--- Start of RECORDED INFORMATION ---

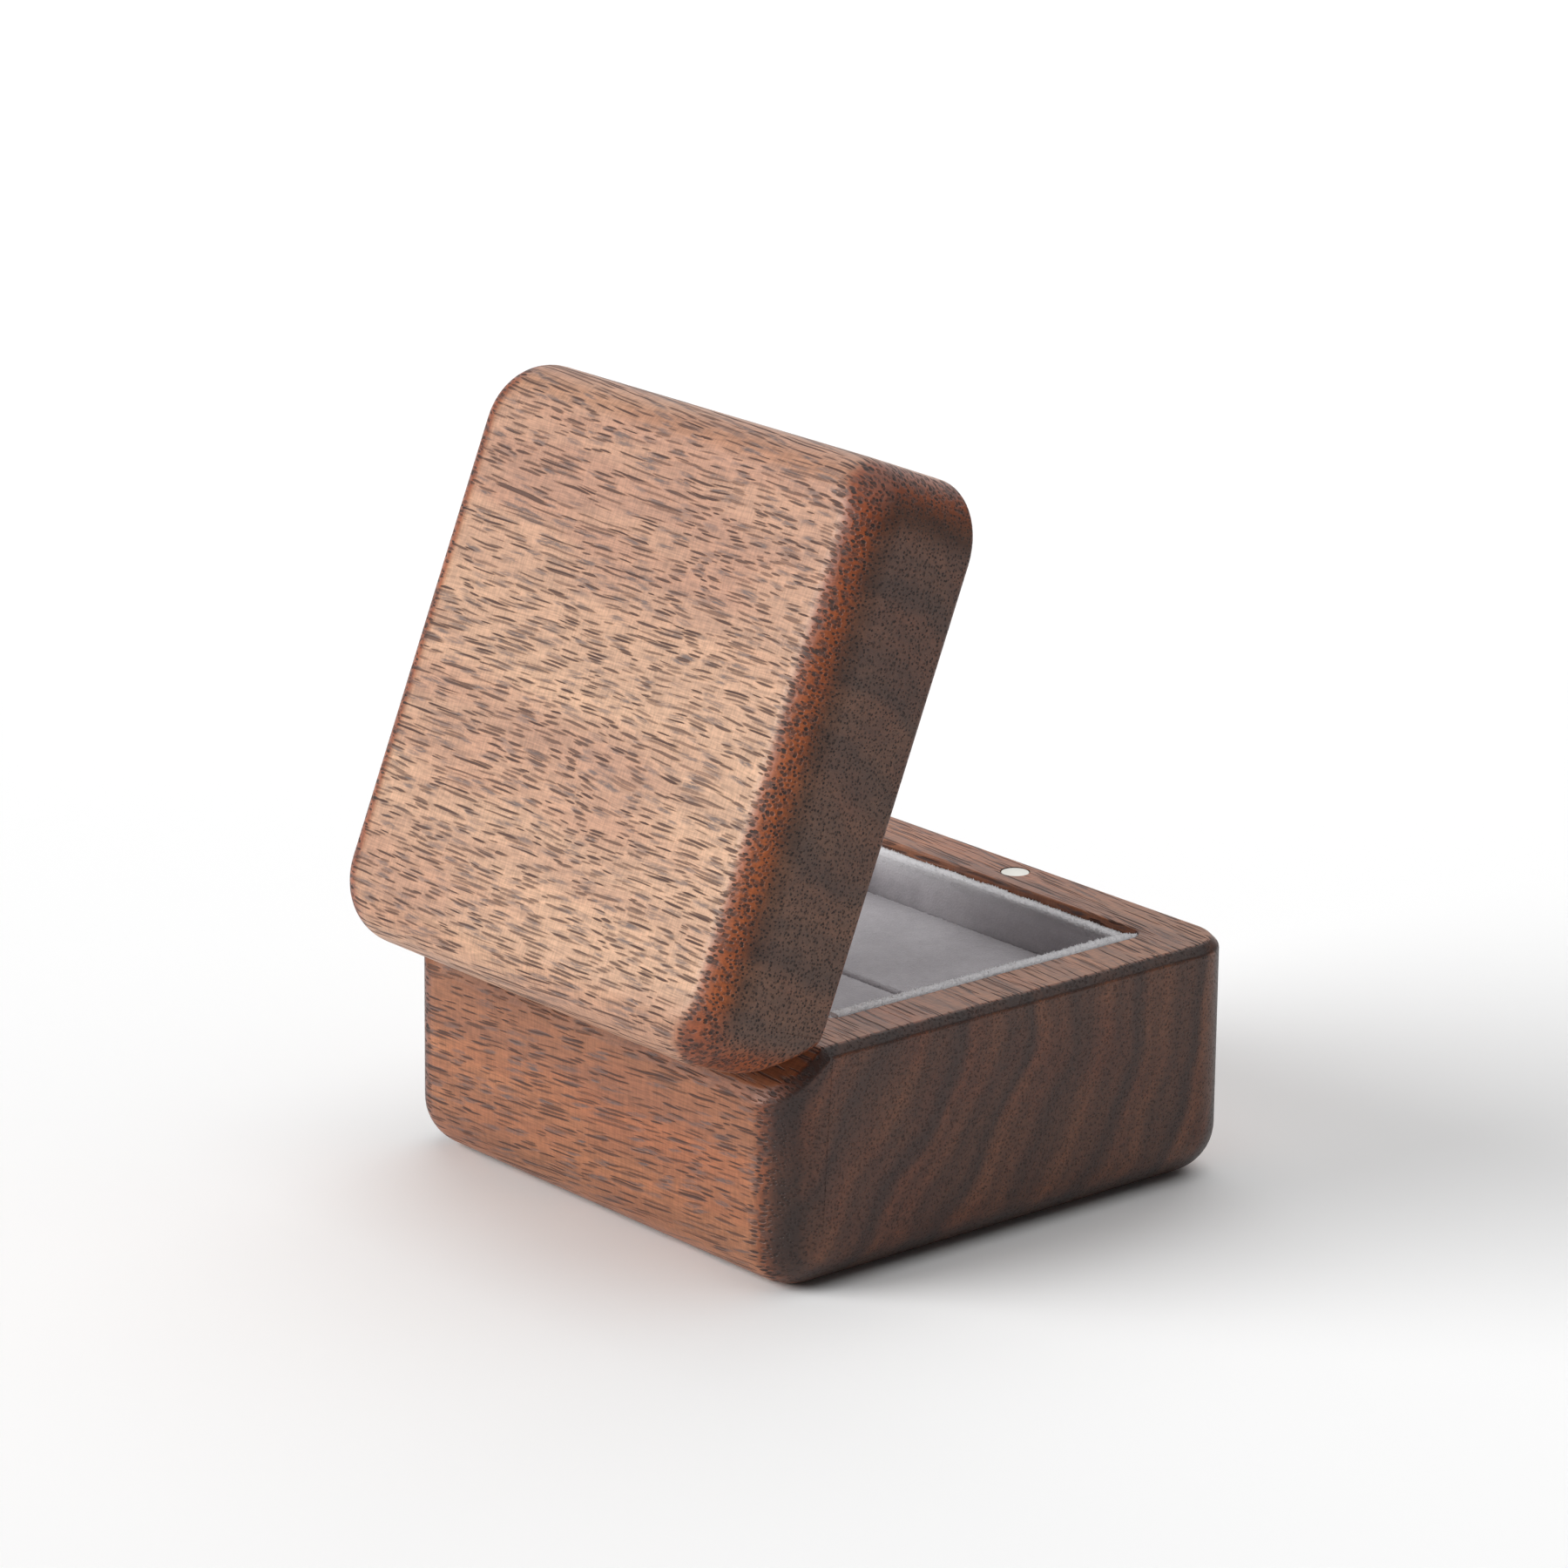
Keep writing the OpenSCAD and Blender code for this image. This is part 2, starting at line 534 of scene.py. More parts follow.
@dataclass(frozen=True)
class Marks:
    """One kind of light and dark mark in the wood: its cells per millimetre and its depth."""

    cells: Triple
    octaves: float
    span: Span
    tone: float


@dataclass(frozen=True)
class WalnutFinish:
    """Oiled walnut cut from one solid board, with the grain along X.

    Leans are the share of the surface's normal that points along the grain.
    """

    name: str
    pale: Colour
    rosy: Colour
    dark: Colour
    oiled_tint: Colour
    end_tint: Colour
    rosy_toward: Span
    pith: Span
    ring_pitch: float
    ring_depth: float
    slant: Span
    offset: Vector
    end_ring: Colour
    ring_share: float
    end_range: Span
    # Edge tint: painted shade on the base's slanted faces (rim chamfer and rounded corners); on
    # the lid, the fillet's own warmer wood.
    slope_tone_and_shade: Colour
    end_pores: float
    wander: float
    turned: Matrix = field(default_factory=lambda: Matrix.Identity(4))
    wide: VesselLayer = WIDE_VESSELS
    narrow: VesselLayer = NARROW_VESSELS
    oiled_lean: Span = (0.06, 0.34)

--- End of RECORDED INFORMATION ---

[DESCRIPTION OF THE TASK] Each line of the listing should be copied exactly.

[ANSWER TO THIS EXERCISE]
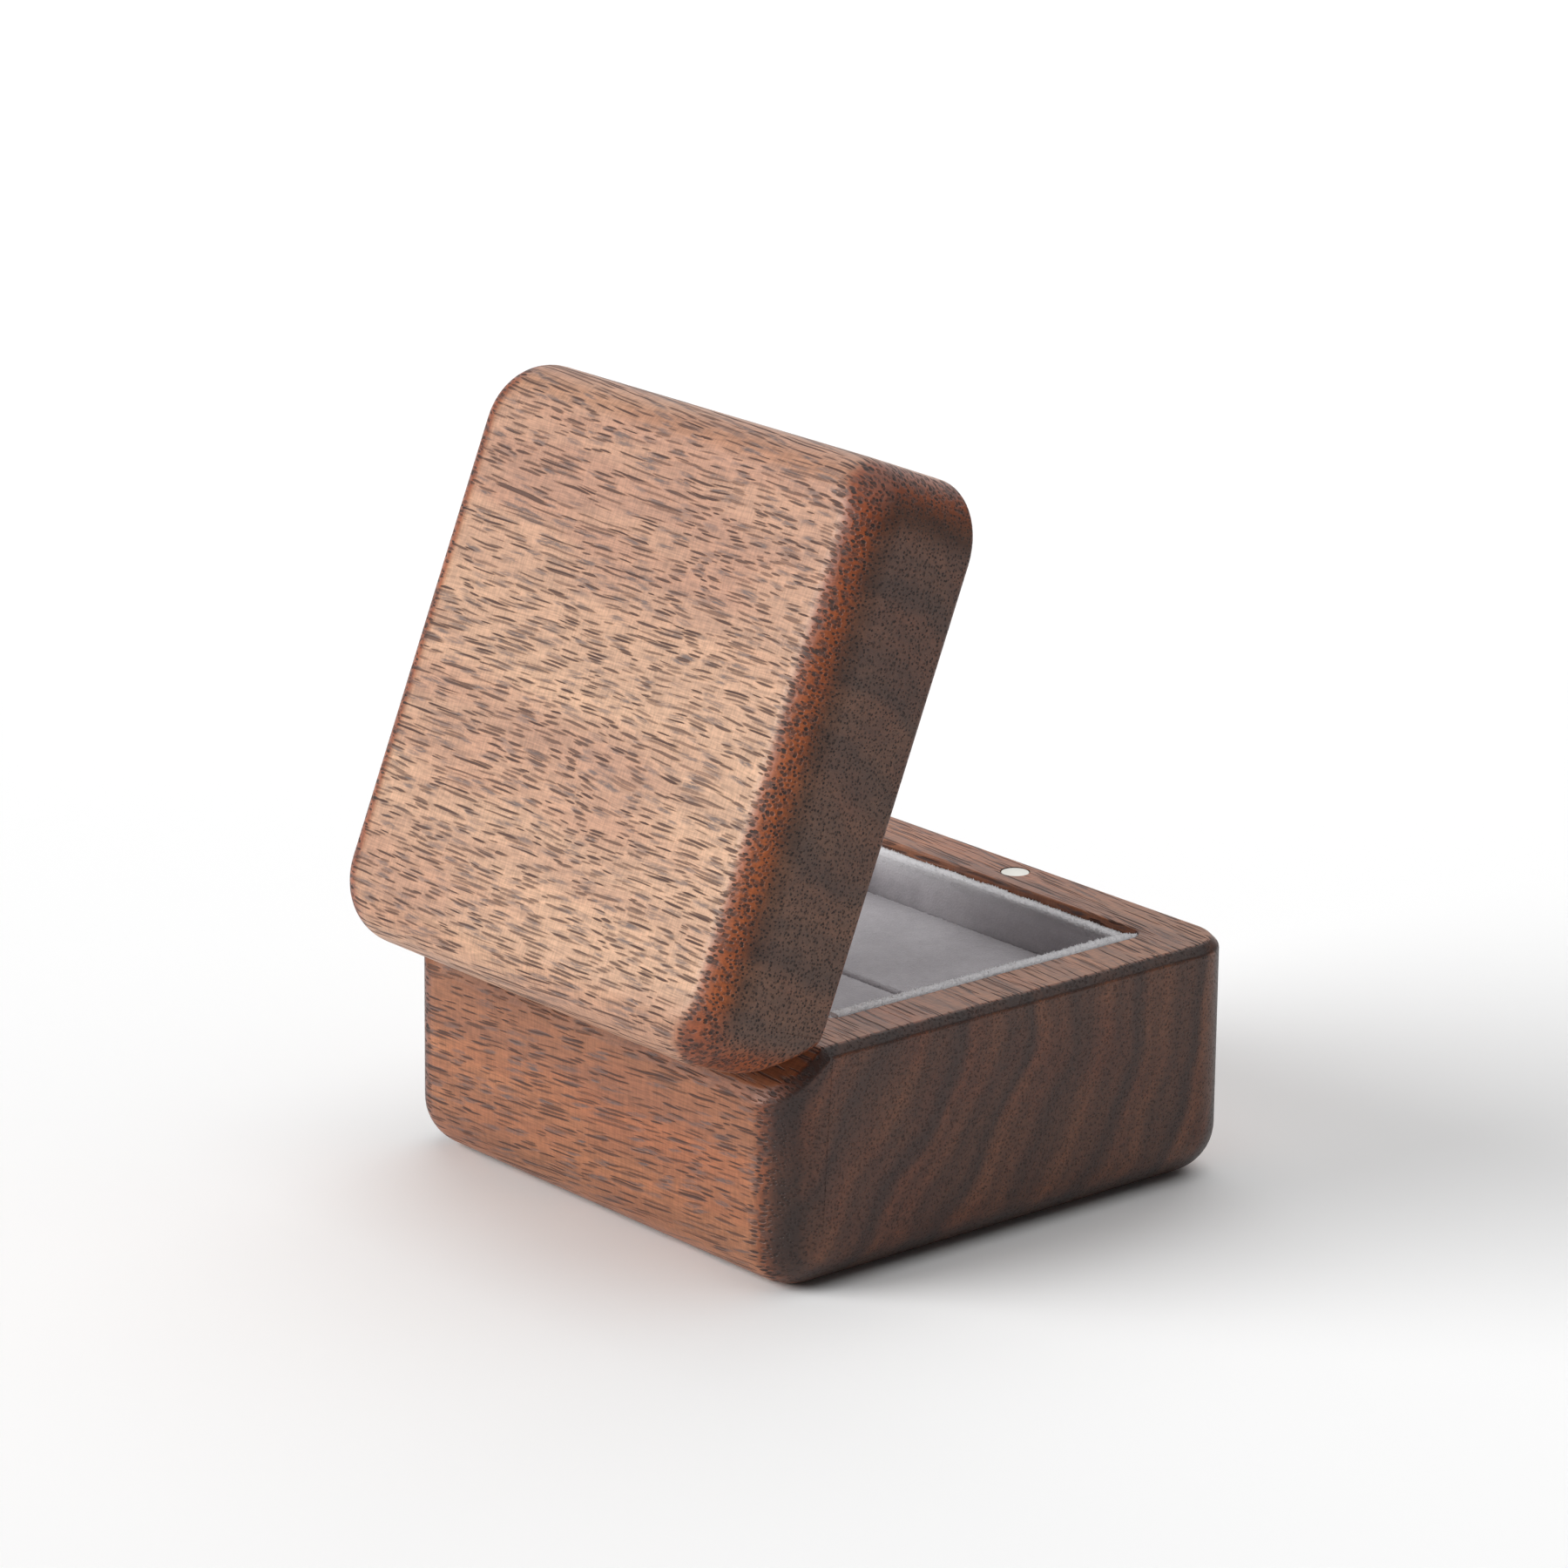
Keep writing the OpenSCAD and Blender code for this image. This is part 2, starting at line 534 of scene.py. More parts follow.
@dataclass(frozen=True)
class Marks:
    """One kind of light and dark mark in the wood: its cells per millimetre and its depth."""

    cells: Triple
    octaves: float
    span: Span
    tone: float


@dataclass(frozen=True)
class WalnutFinish:
    """Oiled walnut cut from one solid board, with the grain along X.

    Leans are the share of the surface's normal that points along the grain.
    """

    name: str
    pale: Colour
    rosy: Colour
    dark: Colour
    oiled_tint: Colour
    end_tint: Colour
    rosy_toward: Span
    pith: Span
    ring_pitch: float
    ring_depth: float
    slant: Span
    offset: Vector
    end_ring: Colour
    ring_share: float
    end_range: Span
    # Edge tint: painted shade on the base's slanted faces (rim chamfer and rounded corners); on
    # the lid, the fillet's own warmer wood.
    slope_tone_and_shade: Colour
    end_pores: float
    wander: float
    turned: Matrix = field(default_factory=lambda: Matrix.Identity(4))
    wide: VesselLayer = WIDE_VESSELS
    narrow: VesselLayer = NARROW_VESSELS
    oiled_lean: Span = (0.06, 0.34)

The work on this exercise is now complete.